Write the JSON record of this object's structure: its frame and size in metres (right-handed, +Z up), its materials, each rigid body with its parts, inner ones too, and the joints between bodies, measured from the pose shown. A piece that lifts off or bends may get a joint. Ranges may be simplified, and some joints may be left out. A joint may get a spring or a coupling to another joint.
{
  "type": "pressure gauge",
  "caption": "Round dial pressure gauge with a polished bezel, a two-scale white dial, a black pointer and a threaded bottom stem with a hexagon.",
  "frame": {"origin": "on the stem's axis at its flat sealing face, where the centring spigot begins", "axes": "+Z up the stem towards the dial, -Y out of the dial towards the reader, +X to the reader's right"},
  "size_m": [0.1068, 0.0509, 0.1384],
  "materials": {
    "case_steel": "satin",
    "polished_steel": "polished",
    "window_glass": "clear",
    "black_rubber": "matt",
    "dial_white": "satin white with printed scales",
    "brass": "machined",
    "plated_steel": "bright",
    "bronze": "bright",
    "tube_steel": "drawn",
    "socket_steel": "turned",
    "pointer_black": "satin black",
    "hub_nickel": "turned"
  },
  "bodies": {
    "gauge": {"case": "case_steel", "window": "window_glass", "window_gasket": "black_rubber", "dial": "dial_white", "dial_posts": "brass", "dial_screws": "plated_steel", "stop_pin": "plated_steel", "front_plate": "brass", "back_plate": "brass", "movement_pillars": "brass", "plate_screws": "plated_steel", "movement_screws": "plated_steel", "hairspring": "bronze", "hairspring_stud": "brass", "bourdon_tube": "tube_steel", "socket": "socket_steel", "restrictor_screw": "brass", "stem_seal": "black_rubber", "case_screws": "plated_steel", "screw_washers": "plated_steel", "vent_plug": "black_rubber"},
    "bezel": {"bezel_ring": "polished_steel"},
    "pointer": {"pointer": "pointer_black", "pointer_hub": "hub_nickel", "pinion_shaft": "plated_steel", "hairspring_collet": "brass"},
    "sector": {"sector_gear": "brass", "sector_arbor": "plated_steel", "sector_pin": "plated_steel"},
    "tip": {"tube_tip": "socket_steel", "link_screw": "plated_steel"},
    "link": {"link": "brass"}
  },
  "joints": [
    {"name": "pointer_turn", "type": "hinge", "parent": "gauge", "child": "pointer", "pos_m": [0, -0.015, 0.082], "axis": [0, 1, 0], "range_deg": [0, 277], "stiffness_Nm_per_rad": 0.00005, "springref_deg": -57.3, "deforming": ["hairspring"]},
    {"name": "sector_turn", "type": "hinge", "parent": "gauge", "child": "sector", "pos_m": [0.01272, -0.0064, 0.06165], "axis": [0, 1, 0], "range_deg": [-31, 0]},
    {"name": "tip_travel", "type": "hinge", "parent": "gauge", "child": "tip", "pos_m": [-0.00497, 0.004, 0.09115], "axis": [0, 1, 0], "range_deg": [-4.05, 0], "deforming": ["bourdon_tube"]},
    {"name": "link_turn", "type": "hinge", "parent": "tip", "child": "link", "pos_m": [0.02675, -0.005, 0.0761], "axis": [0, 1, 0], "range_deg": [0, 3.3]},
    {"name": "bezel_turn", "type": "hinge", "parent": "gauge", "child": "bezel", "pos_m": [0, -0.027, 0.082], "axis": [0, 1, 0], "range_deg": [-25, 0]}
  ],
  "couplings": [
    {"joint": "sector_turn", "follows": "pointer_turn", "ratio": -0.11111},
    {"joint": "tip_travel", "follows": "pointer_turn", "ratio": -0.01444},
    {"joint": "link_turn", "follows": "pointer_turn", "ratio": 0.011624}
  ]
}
-.-.-
Retype the data exactly as given.

Write the JSON record of this object's structure: its frame and size in metres (right-handed, +Z up), its materials, each rigid body with its parts, inner ones too, and the joints between bodies, measured from the pose shown. A piece that lifts off or bends may get a joint. Ranges may be simplified, and some joints may be left out. A joint may get a spring or a coupling to another joint.
{
  "type": "pressure gauge",
  "caption": "Round dial pressure gauge with a polished bezel, a two-scale white dial, a black pointer and a threaded bottom stem with a hexagon.",
  "frame": {"origin": "on the stem's axis at its flat sealing face, where the centring spigot begins", "axes": "+Z up the stem towards the dial, -Y out of the dial towards the reader, +X to the reader's right"},
  "size_m": [0.1068, 0.0509, 0.1384],
  "materials": {
    "case_steel": "satin",
    "polished_steel": "polished",
    "window_glass": "clear",
    "black_rubber": "matt",
    "dial_white": "satin white with printed scales",
    "brass": "machined",
    "plated_steel": "bright",
    "bronze": "bright",
    "tube_steel": "drawn",
    "socket_steel": "turned",
    "pointer_black": "satin black",
    "hub_nickel": "turned"
  },
  "bodies": {
    "gauge": {"case": "case_steel", "window": "window_glass", "window_gasket": "black_rubber", "dial": "dial_white", "dial_posts": "brass", "dial_screws": "plated_steel", "stop_pin": "plated_steel", "front_plate": "brass", "back_plate": "brass", "movement_pillars": "brass", "plate_screws": "plated_steel", "movement_screws": "plated_steel", "hairspring": "bronze", "hairspring_stud": "brass", "bourdon_tube": "tube_steel", "socket": "socket_steel", "restrictor_screw": "brass", "stem_seal": "black_rubber", "case_screws": "plated_steel", "screw_washers": "plated_steel", "vent_plug": "black_rubber"},
    "bezel": {"bezel_ring": "polished_steel"},
    "pointer": {"pointer": "pointer_black", "pointer_hub": "hub_nickel", "pinion_shaft": "plated_steel", "hairspring_collet": "brass"},
    "sector": {"sector_gear": "brass", "sector_arbor": "plated_steel", "sector_pin": "plated_steel"},
    "tip": {"tube_tip": "socket_steel", "link_screw": "plated_steel"},
    "link": {"link": "brass"}
  },
  "joints": [
    {"name": "pointer_turn", "type": "hinge", "parent": "gauge", "child": "pointer", "pos_m": [0, -0.015, 0.082], "axis": [0, 1, 0], "range_deg": [0, 277], "stiffness_Nm_per_rad": 0.00005, "springref_deg": -57.3, "deforming": ["hairspring"]},
    {"name": "sector_turn", "type": "hinge", "parent": "gauge", "child": "sector", "pos_m": [0.01272, -0.0064, 0.06165], "axis": [0, 1, 0], "range_deg": [-31, 0]},
    {"name": "tip_travel", "type": "hinge", "parent": "gauge", "child": "tip", "pos_m": [-0.00497, 0.004, 0.09115], "axis": [0, 1, 0], "range_deg": [-4.05, 0], "deforming": ["bourdon_tube"]},
    {"name": "link_turn", "type": "hinge", "parent": "tip", "child": "link", "pos_m": [0.02675, -0.005, 0.0761], "axis": [0, 1, 0], "range_deg": [0, 3.3]},
    {"name": "bezel_turn", "type": "hinge", "parent": "gauge", "child": "bezel", "pos_m": [0, -0.027, 0.082], "axis": [0, 1, 0], "range_deg": [-25, 0]}
  ],
  "couplings": [
    {"joint": "sector_turn", "follows": "pointer_turn", "ratio": -0.11111},
    {"joint": "tip_travel", "follows": "pointer_turn", "ratio": -0.01444},
    {"joint": "link_turn", "follows": "pointer_turn", "ratio": 0.011624}
  ]
}